Identifiability of Miracles.
There are two aspects to the case for the identifiability of miracles.
First, miracles in general must be identifiable before a particular
miracle can be identified. Second, one must be able to point to
distinguishing marks in order to identify a specific event as a
miracle. The focus here will be on the identifiability of miracles.
According to some, miracles cannot be identified
because the concept of a miracle is not coherent. Alistair McKinnon,
for example, claims that "the idea of a suspension of natural law is
self-contradictory. This follows from the meaning of the term." 2
For if natural laws are descriptive, they merely inform us about the
actual course of events. But nothing, says McKinnon, can violate the
actual course of events. He wrote: "This contradiction may stand out
more clearly if for natural law we substitute the expression
the actual course of events. Miracle would then be defined as
‘an event involving the suspension of the actual course of events.’"
Therefore, "someone who insisted upon describing an event as a miracle
would be in a rather odd position of claiming that its occurrence was
contrary to the actual course of events."3
McKinnon’s argument can be summarized as follows:
1. Natural laws describe the actual course of
events.
2. A miracle is a violation of a natural law.
3. But it is impossible to violate the actual
course of events (what is, is; what happens,
happens).
4. Therefore, miracles are impossible.
McKinnon’s Argument.
There are several problems with this argument. Three are particularly
worth noting:
Begging the Question. If
McKinnon is correct, miracles cannot be identified in the natural
world, since whatever happens will not be a miracle. If whatever
happens is ipso facto a natural event, then of course miracles
never happen. This, however, simply begs the question; this definition
of natural law is loaded against miracles. No matter what happens
within the natural world, it will automatically be called a "natural
event." This would eliminate in advance the possibility of any event
in the world being a miracle. But this fails to recognize even the
possibility that not every event in the world is of the
world. For a miracle can be an effect in nature by a cause that
is beyond nature. For the mind that makes a computer is
beyond the computer, and yet the computer is in the world.

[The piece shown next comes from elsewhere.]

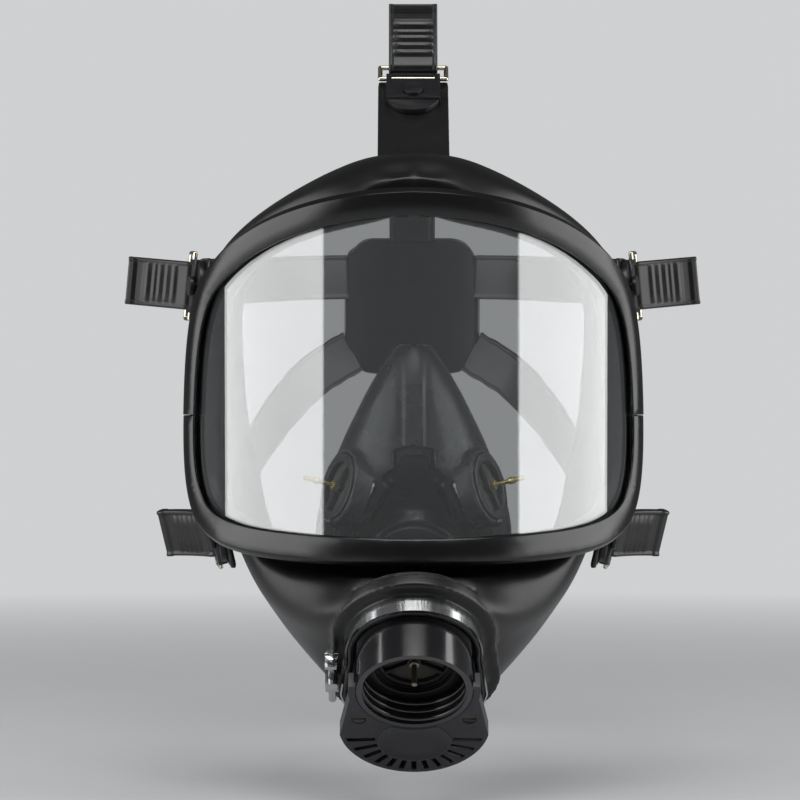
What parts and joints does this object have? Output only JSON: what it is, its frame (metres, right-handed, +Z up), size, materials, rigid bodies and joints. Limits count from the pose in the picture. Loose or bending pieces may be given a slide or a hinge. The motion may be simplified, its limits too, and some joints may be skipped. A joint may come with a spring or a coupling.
{
  "type": "full face respirator",
  "caption": "Full face respirator with a curved clear visor, split frame, inner nose cup, threaded front connector with exhalation valve, and a strap harness.",
  "frame": {"origin": "centre of the face opening: on the visor cylinder's vertical axis, level with the wearer's eyes less about 20 mm", "axes": "+Z up the wearer's face, -Y the way the mask looks, +X towards the wearer's left"},
  "size_m": [0.2358, 0.2765, 0.3061],
  "materials": {
    "moulded_rubber": "satin moulded black rubber",
    "clear_visor": "clear polycarbonate, hard coated, gloss",
    "frame_plastic": "satin black moulded nylon",
    "nose_cup_rubber": "satin grey-black silicone rubber",
    "valve_silicone": "thin translucent silicone",
    "brass_pin": "turned brass",
    "gloss_housing": "gloss black moulded plastic",
    "cover_plastic": "fine-grained black plastic",
    "polished_steel": "polished stainless strip",
    "loop_wire": "nickel-plated wire",
    "dark_screw": "black oxide steel",
    "buckle_plastic": "satin black moulded acetal",
    "strap_rubber": "matt black strap rubber"
  },
  "bodies": {
    "root": {"buckle_base_cheek_left": "buckle_plastic", "buckle_base_cheek_right": "buckle_plastic", "buckle_base_crown": "buckle_plastic", "buckle_base_temple_left": "buckle_plastic", "buckle_base_temple_right": "buckle_plastic", "buckle_rivets": "buckle_plastic", "clamp_band": "polished_steel", "clamp_nut": "polished_steel", "clamp_screw": "polished_steel", "connector_gasket": "moulded_rubber", "connector_housing": "gloss_housing", "cover_screws": "dark_screw", "exhalation_cover": "cover_plastic", "exhalation_seat": "frame_plastic", "exhalation_spring": "polished_steel", "face_blank": "moulded_rubber", "face_blank_lugs": "moulded_rubber", "face_blank_sleeve": "moulded_rubber", "frame_nuts": "dark_screw", "frame_screws": "dark_screw", "harness_pad": "strap_rubber", "harness_strap_cheek_left": "strap_rubber", "harness_strap_cheek_right": "strap_rubber", "harness_strap_crown": "strap_rubber", "harness_strap_temple_left": "strap_rubber", "harness_strap_temple_right": "strap_rubber", "inhalation_pin": "brass_pin", "inhalation_seat": "frame_plastic", "lower_frame": "frame_plastic", "nose_cup": "nose_cup_rubber", "nose_valve_pin_left": "brass_pin", "nose_valve_pin_right": "brass_pin", "nose_valve_seat_left": "frame_plastic", "nose_valve_seat_right": "frame_plastic", "speech_diaphragm": "valve_silicone", "speech_ring": "frame_plastic", "upper_frame": "frame_plastic", "visor": "clear_visor"},
    "buckle_loop_crown": {"wire_loop_crown": "loop_wire", "strap_tail_crown": "strap_rubber"},
    "buckle_loop_temple_left": {"wire_loop_temple_left": "loop_wire", "strap_tail_temple_left": "strap_rubber"},
    "buckle_loop_temple_right": {"wire_loop_temple_right": "loop_wire", "strap_tail_temple_right": "strap_rubber"},
    "buckle_loop_cheek_left": {"wire_loop_cheek_left": "loop_wire", "strap_tail_cheek_left": "strap_rubber"},
    "buckle_loop_cheek_right": {"wire_loop_cheek_right": "loop_wire", "strap_tail_cheek_right": "strap_rubber"},
    "inhalation_flap": {"inhalation_disc": "valve_silicone"},
    "exhalation_flap": {"exhalation_disc": "valve_silicone"},
    "nose_flap_left": {"nose_valve_disc_left": "valve_silicone"},
    "nose_flap_right": {"nose_valve_disc_right": "valve_silicone"}
  },
  "joints": [
    {"name": "buckle_swing_crown", "type": "hinge", "parent": "root", "child": "buckle_loop_crown", "pos_m": [0, -0.01193, 0.13142], "axis": [1, 0, 0], "range_deg": [-8, 45]},
    {"name": "buckle_swing_temple_left", "type": "hinge", "parent": "root", "child": "buckle_loop_temple_left", "pos_m": [-0.09098, -0.00221, 0.047], "axis": [0.0918, -0.027, 0.9954], "range_deg": [-8, 45]},
    {"name": "buckle_swing_temple_right", "type": "hinge", "parent": "root", "child": "buckle_loop_temple_right", "pos_m": [0.09098, -0.00221, 0.047], "axis": [0.0918, 0.027, -0.9954], "range_deg": [-8, 45]},
    {"name": "buckle_swing_cheek_left", "type": "hinge", "parent": "root", "child": "buckle_loop_cheek_left", "pos_m": [-0.08152, -0.01489, -0.05533], "axis": [-0.2147, -0.1846, 0.9591], "range_deg": [-8, 45]},
    {"name": "buckle_swing_cheek_right", "type": "hinge", "parent": "root", "child": "buckle_loop_cheek_right", "pos_m": [0.08152, -0.01489, -0.05533], "axis": [-0.2147, 0.1846, -0.9591], "range_deg": [-8, 45]},
    {"name": "inhalation_lift", "type": "slide", "parent": "root", "child": "inhalation_flap", "axis": [0, 0.682, 0.7314], "range_m": [0, 0.0025], "stiffness_N_per_m": 4, "springref_m": -0.0005},
    {"name": "exhalation_lift", "type": "slide", "parent": "root", "child": "exhalation_flap", "axis": [0, -0.682, -0.7314], "range_m": [0, 0.003], "stiffness_N_per_m": 40, "springref_m": -0.002, "deforming": ["exhalation_spring"]},
    {"name": "nose_valve_lift_left", "type": "slide", "parent": "root", "child": "nose_flap_left", "axis": [0.8721, 0.4253, -0.2419], "range_m": [0, 0.0015], "stiffness_N_per_m": 4, "springref_m": -0.0004},
    {"name": "nose_valve_lift_right", "type": "slide", "parent": "root", "child": "nose_flap_right", "axis": [-0.8721, 0.4253, -0.2419], "range_m": [0, 0.0015], "stiffness_N_per_m": 4, "springref_m": -0.0004}
  ]
}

Misdefinition. The problem
is that McKinnon has misdefined natural laws. Natural laws
should not be defined as what actually happens but what
regularly happens. As Richard Swinburne points out, "laws of
nature do not just describe what happens…. They describe what happens
in a regular and predictable way." Therefore, "when what happens is
entirely irregular and unpredictable, its occurrence is not something
describable by natural laws." 4
In this way miracles can be identified as events within nature that
fall into the class of the irregular and unpredictable. There may be
more to a miracle than an irregular and unpredictable event in the
natural world, but they are not less than this. At any rate they
cannot be ruled out simply by defining a natural law as what actually
occurs. Even though they occur in the natural world, miracles are
distinguishable from natural occurrences.

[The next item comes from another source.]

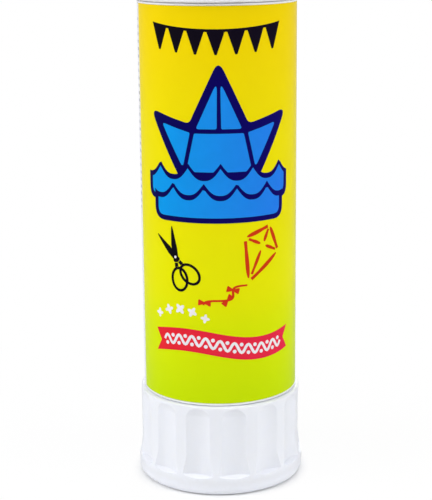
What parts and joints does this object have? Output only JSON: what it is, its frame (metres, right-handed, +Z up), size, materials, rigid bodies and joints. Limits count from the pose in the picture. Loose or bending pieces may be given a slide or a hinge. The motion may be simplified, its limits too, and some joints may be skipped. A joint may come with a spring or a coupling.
{
  "type": "glue stick",
  "caption": "Twist-up glue stick: turning the fluted knob lifts the adhesive on a screw inside the labelled barrel, under a pull-off cap.",
  "frame": {"origin": "centre of the knob's foot ring, on the surface that the stick stands on", "axes": "+Z up along the stick's axis, from the knob to the cap; -Y towards the front of the label; the label's lapped seam faces +Y"},
  "size_m": [0.0272, 0.0272, 0.1],
  "materials": {
    "knob_plastic": "white polypropylene, moulded, satin",
    "barrel_plastic": "white polypropylene, moulded, smooth",
    "label_film": "printed film, yellow at the top fading to lime at the bottom, glossy",
    "spindle_plastic": "natural white polyethylene, moulded",
    "carrier_plastic": "natural white polyethylene, moulded",
    "adhesive": "translucent off-white solid glue, waxy",
    "cap_plastic": "white polypropylene, moulded, satin",
    "seal_plastic": "soft natural polyethylene"
  },
  "bodies": {
    "barrel": {"barrel": "barrel_plastic", "label": "label_film"},
    "knob": {"knob": "knob_plastic", "spindle": "spindle_plastic"},
    "carrier": {"carrier": "carrier_plastic", "glue": "adhesive"},
    "cap": {"cap": "cap_plastic", "cap_seal": "seal_plastic"}
  },
  "joints": [
    {"name": "knob_turn", "type": "hinge", "parent": "barrel", "child": "knob", "pos_m": [0, 0, 0.015], "axis": [0, 0, 1], "range_deg": [0, 3960]},
    {"name": "glue_lift", "type": "slide", "parent": "barrel", "child": "carrier", "axis": [0, 0, 1], "range_m": [0, 0.055]},
    {"name": "cap_pull", "type": "slide", "parent": "carrier", "child": "cap", "axis": [0, 0, 1], "range_m": [0, 0.035]}
  ],
  "couplings": [
    {"joint": "knob_turn", "follows": "glue_lift", "rad_per_m": 1256.6}
  ]
}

Confusing Kinds of Events.
Since natural laws deal with regularities and miracles with
singularities, miracles cannot possibly be violations of natural
laws. They are not even in the same class of events. A miracle is not
a mini-natural law; it is a unique event with its own characteristics.
Therefore, to claim that miracles don’t happen (or should not be
believed to have happened), because they do not fall into the class of
natural events is a category mistake. By the same logic, we might as
well say that no book has an intelligent cause because its origin
cannot be explained by the operational laws of physics and chemistry.
Flew’s Argument. A
stronger attack on the apologetic value of miracles is laid out by
Antony Flew. The basic objection to miracles by contemporary
naturalists is not ontological but epistemological. That is, miracles
are not rejected because we know they did not occur. Rather, we do not
and cannot know that they did occur. Flew’s objection fits into
this category. If successful, Flew’s argument shows that miracles have
no apologetic value.
Miracles Are Parasitic to Nature.
Flew broadly defines a miracle as something that "would never have
happened had nature, as it were, been left to its own devices." 5
He notes that Thomas Aquinas demonstrated that miracles are not
properly a violation of natural law. Aquinas wrote that "it is not
against the principle of craftsmanship... if a craftsman effects a
change in his product, even after he has given it its first form."6
Not only is this power inherent in the idea of craftsmanship; so is
the mind of the craftsman. A miracle bears the unmistakable
mark of power and divine mind. A miracle, then, is "a striking
interposition of divine power by which the operations of the ordinary
course of nature are overruled, suspended, or modified."7
Accepting this theistic definition, Flew insists
that "exceptions are logic dependent upon rules. Only insofar as it
can be shown that there is an order does it begin to be possible to
show that the order is occasionally overridden." 8
In brief, miracles to Flew are logically parasitic to natural law.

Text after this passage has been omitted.